The entire program was excellent and well-organized. But one of the key takeaways for me this year was how the FBI practices so much of what we suggest as “best practices” for compliance programs. There are many things the FBI does well, so I’ll focus on just a few of them in this column.
First, the FBI identifies compliance risks at multiple levels below the enterprise level. This is an important element of the risk assessment process. Some compliance risks may be unique to a single business unit, while others can affect many units or the entire organization. Accurately capturing this information makes for a much more reliable assessment of the significance of risk and helps establish risk priorities.
The FBI’s compliance program also relies heavily on collaboration with units that own the risks—as well as other units—for its success. The Office of Inspections and the Office of Internal Auditing are the two other legs of the three-office group that makes the compliance program work. The Office of Internal Auditing has established a robust data analytics program to monitor activities for signs of compliance problems.
And a final characteristic of the compliance office that impressed me is the inclusion of two special agents in the office.

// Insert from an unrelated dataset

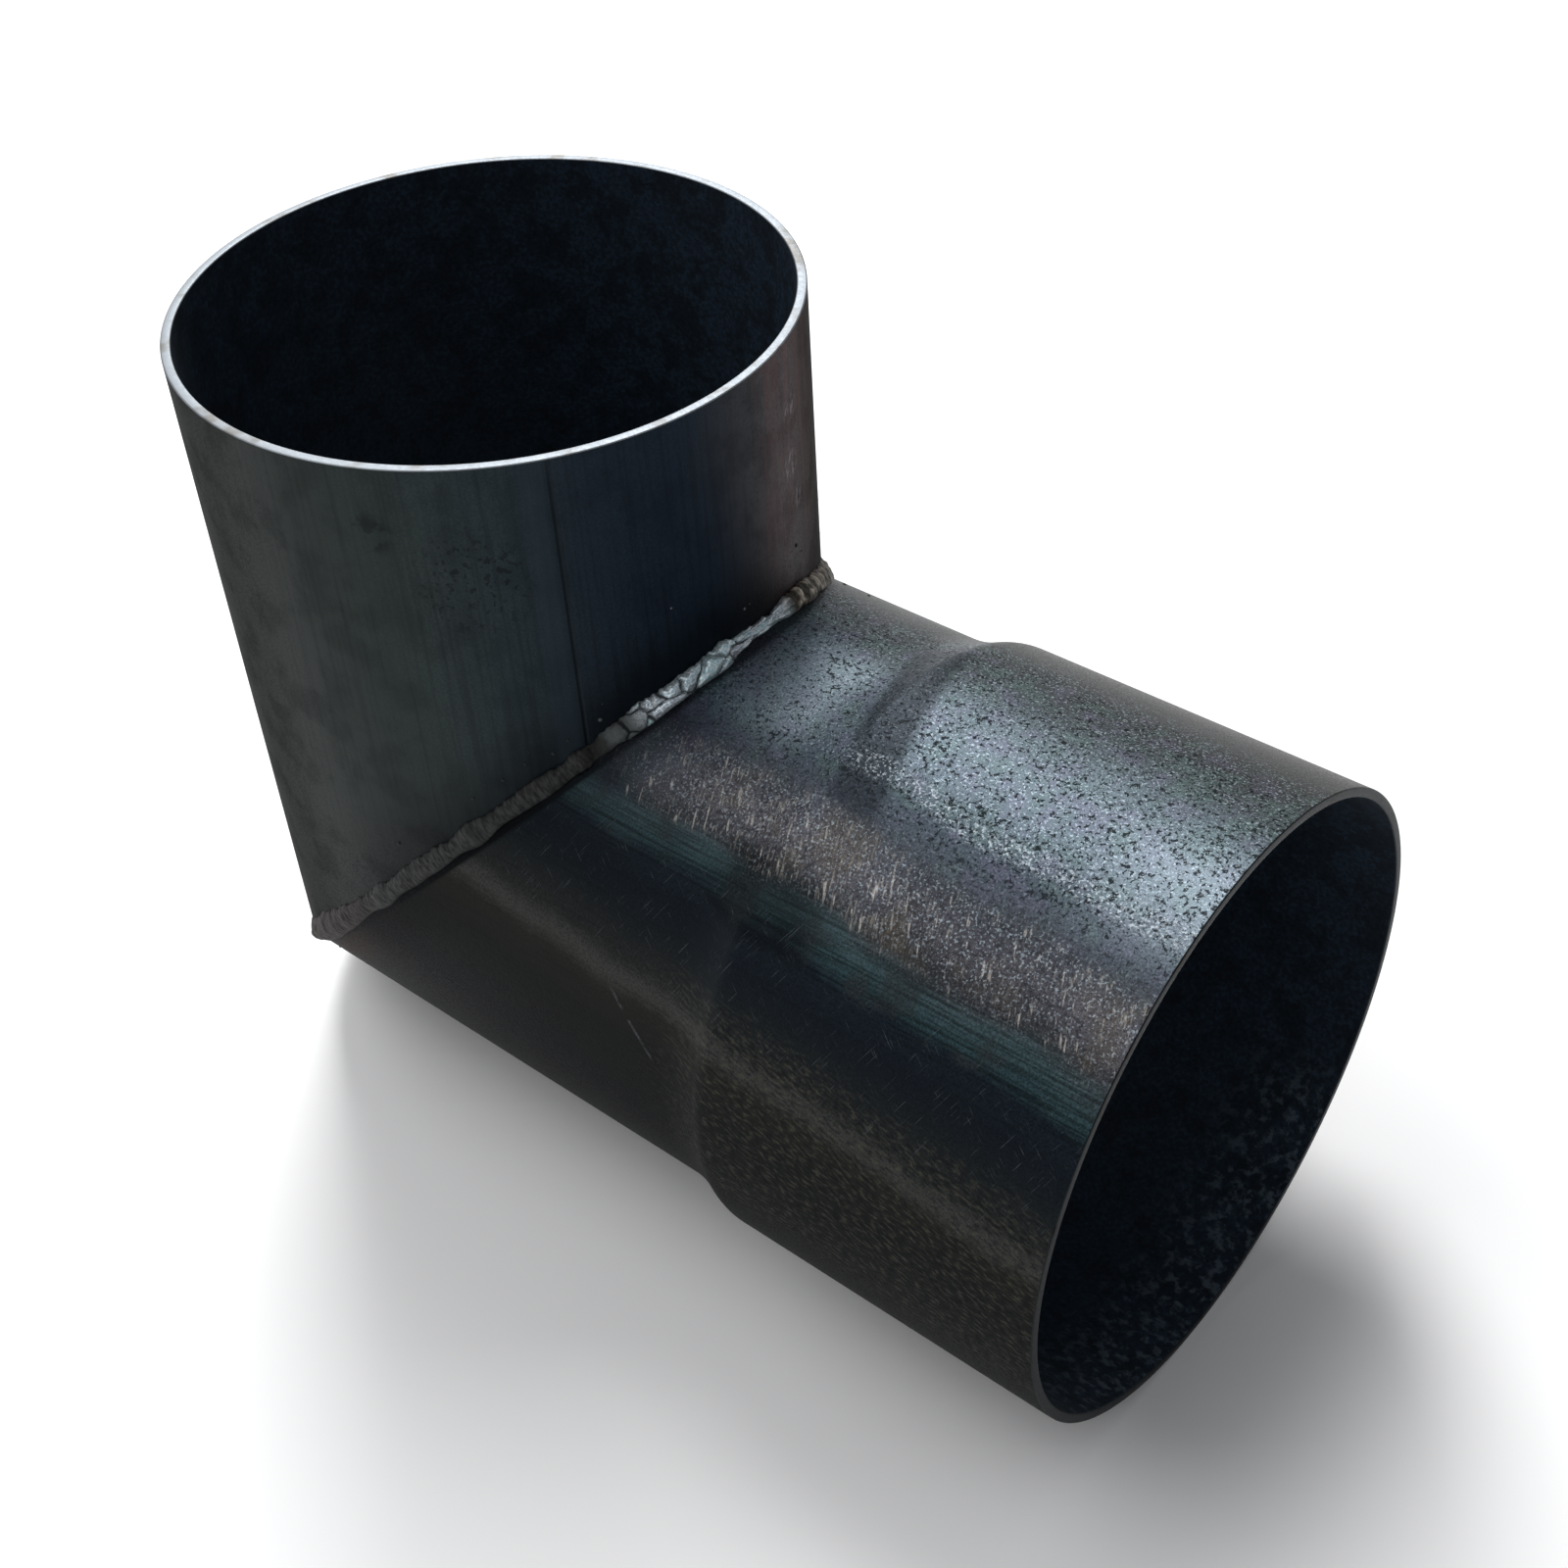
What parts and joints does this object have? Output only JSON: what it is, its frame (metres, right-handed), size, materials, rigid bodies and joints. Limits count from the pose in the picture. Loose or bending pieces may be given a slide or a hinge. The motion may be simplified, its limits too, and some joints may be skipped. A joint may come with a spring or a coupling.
{
  "type": "flue pipe elbow",
  "caption": "Mitred and welded 90 degree elbow of thin black steel flue tube, with a plain spigot on one leg and a swaged socket on the other.",
  "frame": {"origin": "middle of the socket's mouth, on the socket leg's centre line", "axes": "+X out of the socket's mouth; +Z out of the spigot, parallel to the upright leg's centre line; +Y completes the right-handed set, square to the plane that holds both centre lines"},
  "size_m": [0.2977, 0.1636, 0.2278],
  "materials": {
    "mill_scale_steel": "raw hot-rolled tube with blue-black mill scale, bare bright metal on the cut rims",
    "weld_metal": "rippled weld bead as laid, grey to silver"
  },
  "bodies": {
    "root": {"spigot_leg": "mill_scale_steel", "socket_leg": "mill_scale_steel", "mitre_weld": "weld_metal"}
  },
  "joints": []
}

This is done to provide perspective to the compliance team as it works with the various units within the FBI. Including people with hands-on experience in the business units has emerged as an excellent way for organizations to strengthen their compliance programs, and it was great to see the FBI embrace this practice.
The FBI continues to impress me as a stellar example of a government agency that acknowledges and fixes its weaknesses and continues to make improvements to its compliance program on an ongoing basis. Thank you for sharing your program and experience with us.